Проезжая мимо дома доктора Джеклерса, мисс Хантер приветственно подняла руку. Из окна ей в ответ коротко махнули.
— Почему вы дразните доктора Джеклерса за то, что он невысок? — У Фейт наконец появился шанс задать этот вопрос.
— Ах, — мисс Хантер ухмыльнулась, — что ж, как-то раз он пришел в настоящую ярость из-за моего отказа выйти за него замуж и начал объяснять мне, что у женщин не хватает ума увидеть собственное благо. Он пытался доказать мне это, демонстрируя измерения черепов своих пациентов. В среднем черепа мужчин больше, чем черепа женщин. Но, к несчастью для доктора, в его записях были и другие измерения. После чего я сказала, что его доказательства убедили меня и я сделаю все возможное, чтобы выйти замуж за… самого высокого человека, которого смогу найти. Видишь ли, у высоких людей черепа обычно крупнее. А доктор не мог признать, что это вовсе не означает, будто они умнее его, поскольку в таком случае его утверждение, что он умнее меня, тоже становилось сомнительным. У крупных людей чаще всего большие головы. Мужчины не умнее женщин, мисс Сандерли. Они просто выше.
На набережной Фейт встала рядом с Полом Клэем, наблюдая, как члены экипажа грузят их коробки. Странно было находиться в его обществе при свете дня и не тайком. Она стеснялась смотреть ему в глаза. Ссориться было легче — это была игра на сцене, в свете рампы. Теперь велика вероятность, что отмеренное им время быстро истечет, а они так и не обменяются ни словом.
— Я буду писать тебе, — молвила она.
— Зачем? — Пол вглядывался в ее лицо, видимо, в поисках подвоха. — Чтобы сказать мне, как ты меня ненавидишь? Ты думаешь, я захочу когда-нибудь услышать о тебе?
— Да, — ответила Фейт.
Дождь начал свою репетицию. Несколько пробных капель заполнили молчание.
— Я должна кое в чем признаться, — сказала Фейт.

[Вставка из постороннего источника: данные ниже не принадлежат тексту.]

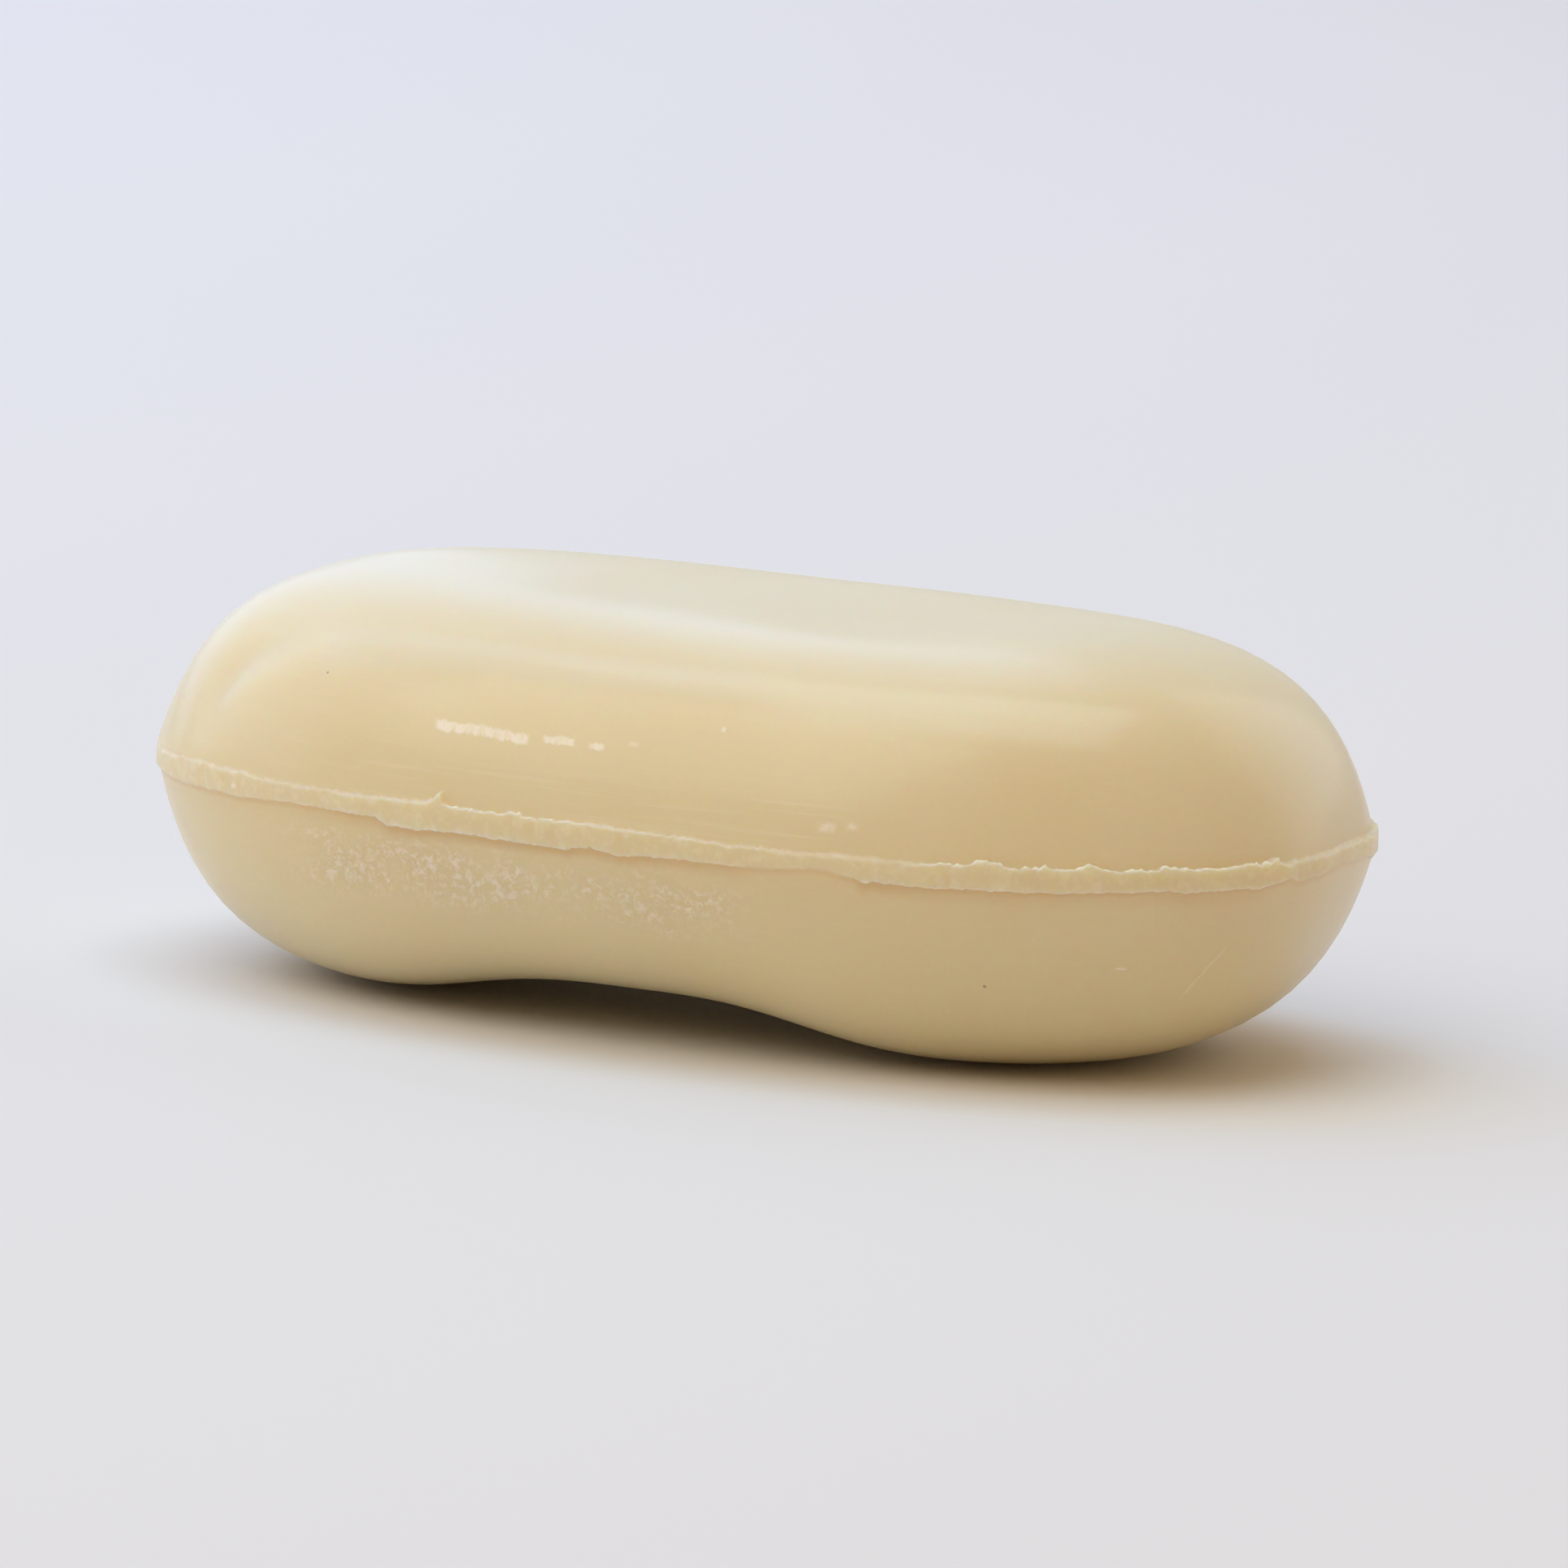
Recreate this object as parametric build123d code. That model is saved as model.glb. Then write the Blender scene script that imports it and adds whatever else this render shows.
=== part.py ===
from build123d import *

# Bar of soap: one stamped piece, pillow shaped, with the raised band that the two halves of the
# die leave where they meet.
#
# Frame: millimetres, +Z up, +X along the length.  The origin lies under the middle of the bar,
# on the surface that the bar rests on.
#
# The plan is a superellipse, |x/a|^n + |y/b|^n = 1.  A point of the plan has the gauge radius
# (|x/a|^n + |y/b|^n)^(1/n), which is 0 in the middle and 1 on the rim, and each half of the bar
# is its height along the middle times a dome profile of that radius.

import os
from math import copysign, cos, exp, pi, sin

# Driving dimensions.
LENGTH = 92.0                # body, end to end, without the band
WIDTH = 56.3                 # body, side to side, without the band
PLAN_EXPONENT = 2.48         # 2 is an ellipse, larger is squarer

CROWN_HEIGHT = 14.3          # upper half above the parting plane, at mid length
CROWN_RISE = 2.3             # how much higher the upper half's saddle reaches towards the ends
CROWN_FULLNESS = 5.5         # how far out the top stays flat
CROWN_SHOULDER = 3.9         # how square the shoulder is
CROWN_DRAFT_CUT = 0.964      # share of the profile used: the rest would be the upright wall

BELLY_DEPTH = 16.3           # lower half below the parting plane, beside the arch
BELLY_DROP = 1.4             # how much deeper the lower half reaches towards the ends
BELLY_FULLNESS = 5.2         # the same three for the underside
BELLY_SHOULDER = 3.7
BELLY_DRAFT_CUT = 0.972

ARCH_DEPTH = 3.1             # hollow across the underside, between the two lobes it rests on
ARCH_HALF_LENGTH = 16.1      # from its middle to where it has lost most of its depth
ARCH_OFFSET = -3.0           # its middle lies a little towards the -X end
ARCH_EXPONENT = 3.1          # 2 is a bell curve, larger has a flatter roof

BAND_HEIGHT = 1.8            # raised band around the parting plane
BAND_PROUD = 0.25            # how far it stands out from the body's rim
BAND_ROUNDING = 0.2          # on its two outer edges

# How finely the smooth surfaces are drawn.
PATCH_STEPS_X = 44
PATCH_STEPS_Y = 36
PATCH_GRADING = 1.2          # radians of a sine: larger crowds the lines towards the rim
PATCH_TOLERANCE = 0.004      # millimetres between a drawn surface and its points
OUTLINE_POINTS = 72


def signed_power(value, exponent):
    """Return the value's size raised to the exponent, with the value's sign."""
    return copysign(abs(value) ** exponent, value)


def plan_outline(half_length, half_width):
    """Return the closed superellipse curve with these half axes, in the XY plane."""
    points = []
    for index in range(OUTLINE_POINTS):
        angle = 2 * pi * index / OUTLINE_POINTS
        x = half_length * signed_power(cos(angle), 2 / PLAN_EXPONENT)
        y = half_width * signed_power(sin(angle), 2 / PLAN_EXPONENT)
        points.append((x, y))
    return Spline(*points, periodic=True)


def crown_height(x):
    """Return the upper half's height at this place along the length, before the rim falls off."""
    return CROWN_HEIGHT + CROWN_RISE * (2 * x / LENGTH) ** 2


def belly_depth(x):
    """Return the lower half's depth at this place along the length, less the arch."""
    arch = exp(-((abs(x - ARCH_OFFSET) / ARCH_HALF_LENGTH) ** ARCH_EXPONENT))
    return BELLY_DEPTH + BELLY_DROP * (2 * x / LENGTH) ** 2 - ARCH_DEPTH * arch


def dome_profile(radius, fullness, shoulder, draft_cut):
    """Return 1 in the middle and 0 on the rim, where it ends with a finite slope, the draft."""
    def full_profile(share):
        return (1 - share ** fullness) ** (1 / shoulder)

    at_rim = full_profile(draft_cut)
    return (full_profile(radius * draft_cut) - at_rim) / (1 - at_rim)


def graded(index, steps):
    """Return a value from -1 to 1 for this line of the patch, with the lines closer at the ends."""
    return sin(PATCH_GRADING * (2 * index / steps - 1)) / sin(PATCH_GRADING)


def half_body(height_at, fullness, shoulder, draft_cut):
    """Return one half of the body as a solid that stands on the parting plane.

    A square grid (s, t) is bent to the superellipse by x = a s (1 - |t|^n / 2)^(1/n) and the
    same for y, which gives the gauge radius 1 - (1 - |s|^n)(1 - |t|^n), to the power 1/n.
    """
    rows = []
    for i in range(PATCH_STEPS_X + 1):
        s = graded(i, PATCH_STEPS_X)
        row = []
        for j in range(PATCH_STEPS_Y + 1):
            t = graded(j, PATCH_STEPS_Y)
            s_power = abs(s) ** PLAN_EXPONENT
            t_power = abs(t) ** PLAN_EXPONENT
            x = LENGTH / 2 * s * (1 - t_power / 2) ** (1 / PLAN_EXPONENT)
            y = WIDTH / 2 * t * (1 - s_power / 2) ** (1 / PLAN_EXPONENT)
            radius = (1 - (1 - s_power) * (1 - t_power)) ** (1 / PLAN_EXPONENT)
            z = height_at(x) * dome_profile(radius, fullness, shoulder, draft_cut)
            row.append(Vector(x, y, z))
        rows.append(row)
    dome = Face.make_surface_from_array_of_points(rows, tol=PATCH_TOLERANCE, min_deg=3, max_deg=5)
    base = Face(Wire(dome.edges()))
    return Solid(Shell([dome, base]))


def parting_band():
    """Return the raised band as a slab through the bar, with its two outer edges rounded."""
    outline = plan_outline(LENGTH / 2 + BAND_PROUD, WIDTH / 2 + BAND_PROUD)
    slab = extrude(make_face(outline), amount=BAND_HEIGHT / 2, both=True)
    rims = slab.edges().filter_by(GeomType.BSPLINE)
    return fillet(rims, BAND_ROUNDING)


def soap_bar():
    """Return the whole bar, standing on its two lobes, with its middle over the origin."""
    upper = half_body(crown_height, CROWN_FULLNESS, CROWN_SHOULDER, CROWN_DRAFT_CUT)
    lower = half_body(belly_depth, BELLY_FULLNESS, BELLY_SHOULDER, BELLY_DRAFT_CUT)
    bar = parting_band() + upper
    bar = bar + mirror(lower, about=Plane.XY)
    return Pos(0, 0, -bar.bounding_box().min.Z) * bar.solid()


os.makedirs("parts", exist_ok=True)
export_step(soap_bar(), "parts/soap_bar.step")
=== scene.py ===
import logging
import math
from dataclasses import dataclass, field
from enum import Enum

import bpy
import numpy as np
from mathutils import Matrix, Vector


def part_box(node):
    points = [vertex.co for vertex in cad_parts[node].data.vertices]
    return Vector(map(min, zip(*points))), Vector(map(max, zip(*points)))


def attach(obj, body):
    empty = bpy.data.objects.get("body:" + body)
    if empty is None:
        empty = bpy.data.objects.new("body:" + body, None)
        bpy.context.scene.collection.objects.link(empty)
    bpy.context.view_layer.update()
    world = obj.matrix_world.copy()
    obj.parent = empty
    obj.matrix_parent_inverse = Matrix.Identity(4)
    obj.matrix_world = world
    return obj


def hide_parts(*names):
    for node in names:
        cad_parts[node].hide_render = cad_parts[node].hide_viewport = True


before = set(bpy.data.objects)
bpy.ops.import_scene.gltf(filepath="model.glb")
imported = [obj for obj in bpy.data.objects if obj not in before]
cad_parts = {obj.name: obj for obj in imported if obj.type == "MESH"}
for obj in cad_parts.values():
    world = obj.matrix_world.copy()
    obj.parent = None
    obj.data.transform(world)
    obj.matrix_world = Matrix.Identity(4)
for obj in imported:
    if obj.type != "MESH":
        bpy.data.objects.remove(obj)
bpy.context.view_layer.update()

# A bar of soap, one stamped piece, with the ragged flash of its die round the middle.
# Sizes are in millimetres until a mesh is written, which is in metres.  The flash and the marks
# on the bar are placed along the rim: 0 is the middle of the front side, and plus is towards +X.

LOG = logging.getLogger("soap")
MM = 0.001
BAND_PROUD = 0.25       # how far the CAD band stands out past the plan
NEAR_GIRTH = 245.0      # about the length of the rim, where the exact one isn't at hand


# ---------------------------------------------------------------------------------------------
# Shapes
# ---------------------------------------------------------------------------------------------


class Half(Enum):
    """The half of the bar above or below the parting plane."""

    CROWN = 1
    BELLY = -1


def smooth_step(value: np.ndarray, low: float, high: float) -> np.ndarray:
    """Rise from 0 at low to 1 at high along 3t^2 - 2t^3.

    Args:
        value: where to work it out.
        low: where the rise starts.
        high: where the rise ends.

    Returns:
        The height of the rise, from 0 to 1.
    """
    share = np.clip((value - low) / (high - low), 0.0, 1.0)
    return share * share * (3.0 - 2.0 * share)


def window(value: np.ndarray, low: float, high: float, soft: float) -> np.ndarray:
    """Return 1 between low and high and 0 outside, with both edges soft by that much."""
    opened = smooth_step(value, low - soft, low + soft)
    return opened * (1.0 - smooth_step(value, high - soft, high + soft))


def hump(value: np.ndarray, middle: float, half_width: float) -> np.ndarray:
    """Return the bell curve exp(-d^2), where d is the distance from the middle in half widths."""
    return np.exp(-(((value - middle) / half_width) ** 2))


def waves(points: np.ndarray, longest: float, shortest: float, seed: int, count: int = 28) -> np.ndarray:
    """Uneven relief as a sum of sine waves that cross in random directions.

    Each wave is sin(k . p + phase), with wavelengths spread evenly in logarithm from the longest
    to the shortest, and the sum is scaled to a spread of about 1.

    Args:
        points: places, with x, y and z in the last axis.
        longest: longest wavelength.
        shortest: shortest wavelength.
        seed: picks the directions and phases.
        count: number of waves.

    Returns:
        The relief at each place.
    """
    random = np.random.default_rng(seed)
    direction = random.normal(size=(count, 3))
    direction /= np.linalg.norm(direction, axis=1, keepdims=True)
    length = longest * (shortest / longest) ** random.random(count)
    phase = random.random(count) * 2.0 * math.pi
    total = np.zeros(points.shape[:-1])
    for way, wavelength, start in zip(direction, length, phase):
        total += np.sin(points @ (way * 2.0 * math.pi / wavelength) + start)
    return total * math.sqrt(2.0 / count)


def ripple(along: np.ndarray, girth: float, longest: float, shortest: float, seed: int) -> np.ndarray:
    """Uneven line round the rim that meets itself: whole sine waves of the girth, summed.

    Args:
        along: places along the rim.
        girth: length of the rim.
        longest: longest wavelength.
        shortest: shortest wavelength.
        seed: picks the waves and phases.

    Returns:
        The line's height at each place, with a spread of about 1.
    """
    random = np.random.default_rng(seed)
    counts = np.unique(np.round(girth / (longest * (shortest / longest) ** random.random(40))))
    total = np.zeros(along.shape)
    for turns in counts:
        total += np.sin(2.0 * math.pi * (turns * along / girth + random.random()))
    return total * math.sqrt(2.0 / len(counts))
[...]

— Господи помилуй, еще что-то? — Пол уставился на нее. — Насколько оно хуже?
Наступила самая сложная часть. Ведьмой и гарпией быть легче. Быть человеком опасно.
— Я… иногда я бываю добра, — созналась Фейт. — Я… очень люблю своего младшего брата.
Повисла долгая пауза.
— Когда я первый раз увидел крысиные бои, — сказал Пол, не глядя на нее, — собака потеряла глаз, и меня затошнило. Я пошел туда снова, чтобы доказать, что могу смотреть на это.
— Когда мне было семь лет, я нашла на пляже окаменелость, — тихо продолжила Фейт, — и мой отец очень мной гордился. По крайней мере… мне так казалось. Но это была одна из его подделок. Он просто думал, что если ее найдет «невинное дитя», она будет выглядеть более убедительно. Он специально спрятал ее там, чтобы я ее нашла.
Тот знаменательный момент на пляже, ее грандиозное воспоминание, когда она наконец ощутила связь с отцом, оказался продуманной ложью и мошенничеством. В глубине души ее уже какое-то время мучили подозрения, но только когда она нашла злосчастный «Информер», ее худшие опасения подтвердились. В середине страницы была фотография ее окаменелости и подробное описание, какими способами она была подделана.
Она сильно закусила губу.
— Я… думаю, что немного свихнулась после его смерти.
— Ты сунула руку в мешок с крысами! — напомнил Пол. — Ты наставила на меня пистолет!
— Оглядываясь назад… сознаю, это было чересчур.
Возникла еще одна пауза, во время которой оказалось, что извиняться никому не надо.
— Я хочу стать фотографом, — сердито сказал Пол, — но не таким, как отец. Я хочу фотографировать далекие места, которые никто не видел. Хочу попробовать новое — выяснить способы, как снимать птиц в полете, делать ночные пейзажи.
Его признание было искренним. Фейт подумала, как он часами стоит на холодном мысу, поминутно настраивая камеру, чтобы сделать контрастный снимок луны.
— Я хочу стать естествоиспытателем, — призналась Фейт. Произнесенные, эти слова показались очень хрупкими.
Она бросила взгляд на Пола, но он вовсе не собирался смеяться. Вместо этого он кивнул, как будто ее откровение ни капли не удивило его.